Fatah enjoys wide support among Palestinians. The militant Islamic group Hamas, which has a support base of about 30 per cent in the West Bank and Gaza Strip, is not expected to field a candidate as the group wants the Palestinian Authority to hold parliamentary and municipal elections as well.
Five Palestinian factions, including the Popular Front for the Liberation of Palestine which rejects peace negotiations with Israel, have agreed to choose a joint candidate.
Already two independent candidates have announced plans to run in the poll. They are Mr Abdel-Sattar Qassem, a longtime critic of Arafat, and Mr Talal Seder, one of Arafat's loyalists.
Meanwhile, European Union envoy Mr Mark Otte called on Israel and the Palestinians to take reciprocal steps as part of a US-backed "road map" to peace and not to issue preconditions.

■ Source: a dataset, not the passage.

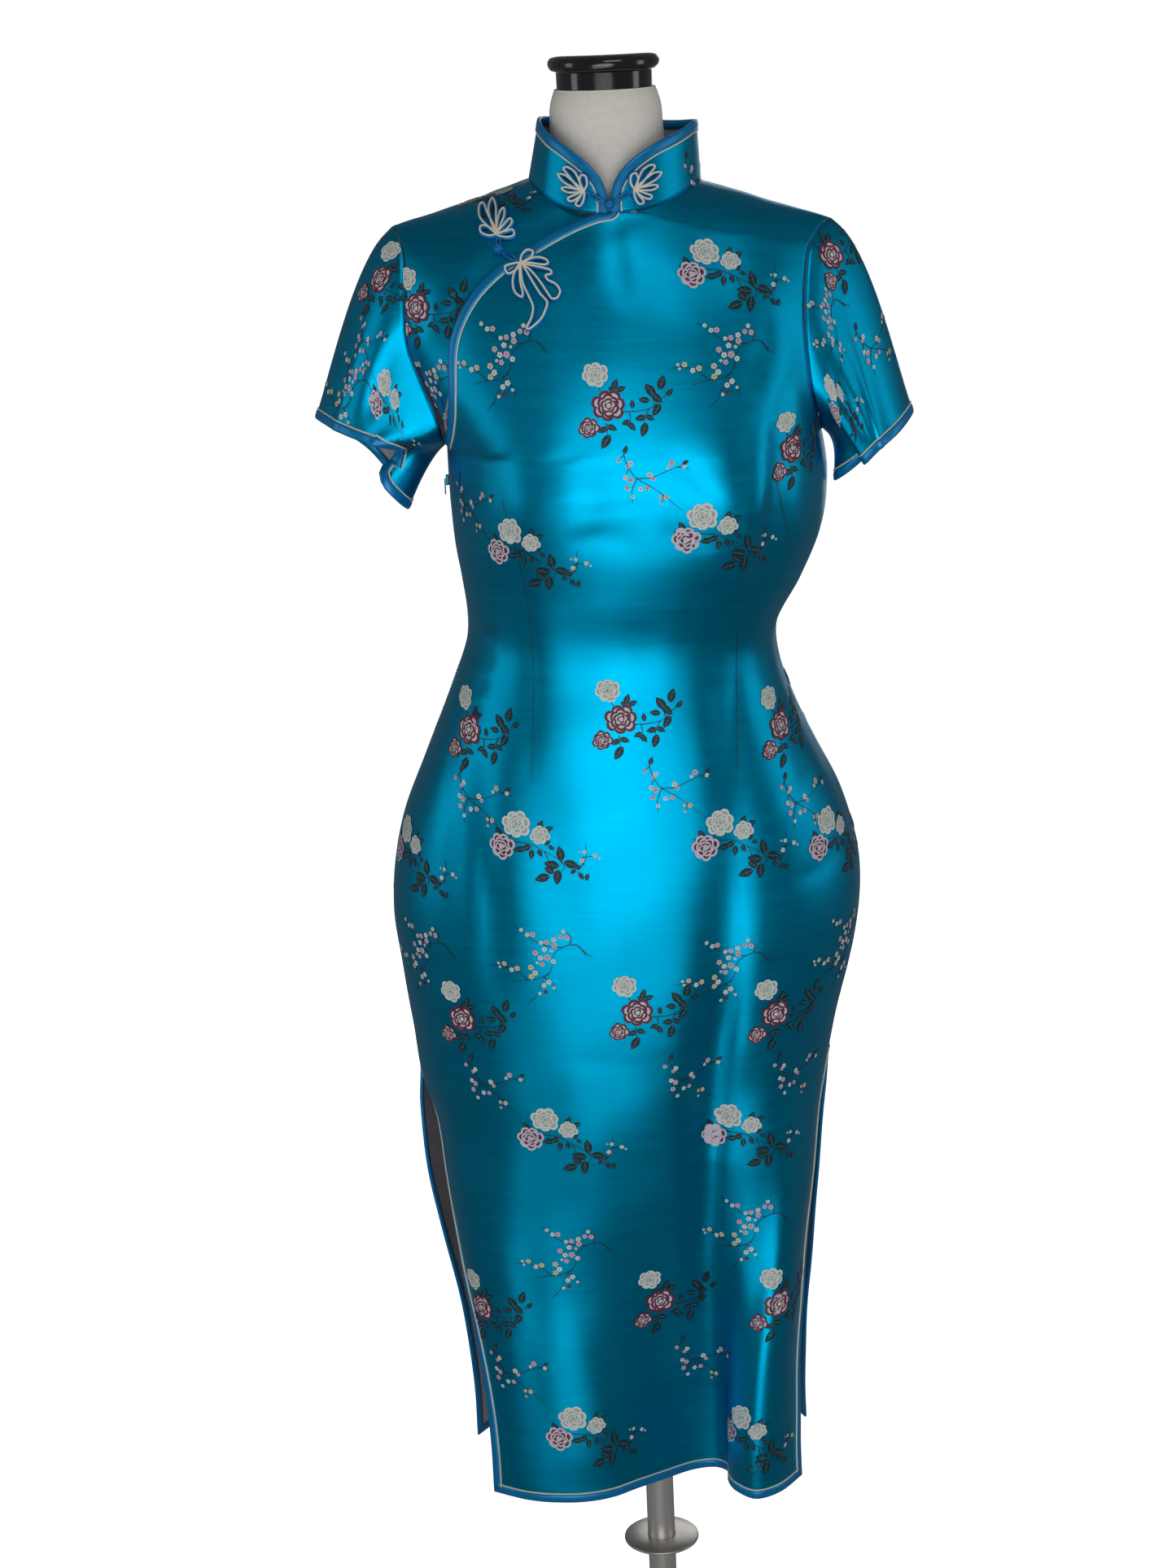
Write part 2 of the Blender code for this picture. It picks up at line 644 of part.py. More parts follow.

The Palestinian Authority, responding yesterday to Prime Minister Ariel Sharon's seemingly softer terms for resuming peace talks, rejected any preconditions for dialogue.
Mr Sharon, proposing what he called a test for a new Palestinian leadership, said it could show its desire for peace by ending anti-Israeli "incitement" even before the crackdown he has long demanded it launch against militants.
Israeli analysts called Mr Sharon's comments a departure from his long-standing condition that the Palestinian Authority must dismantle militant groups, as the road map demands, before direct talks between the sides can resume. Palestinian Foreign Minister Mr Nabil Shaath responded by saying: "We are not setting any preconditions except what is in the road map and I think that what Mr. Sharon ought to do."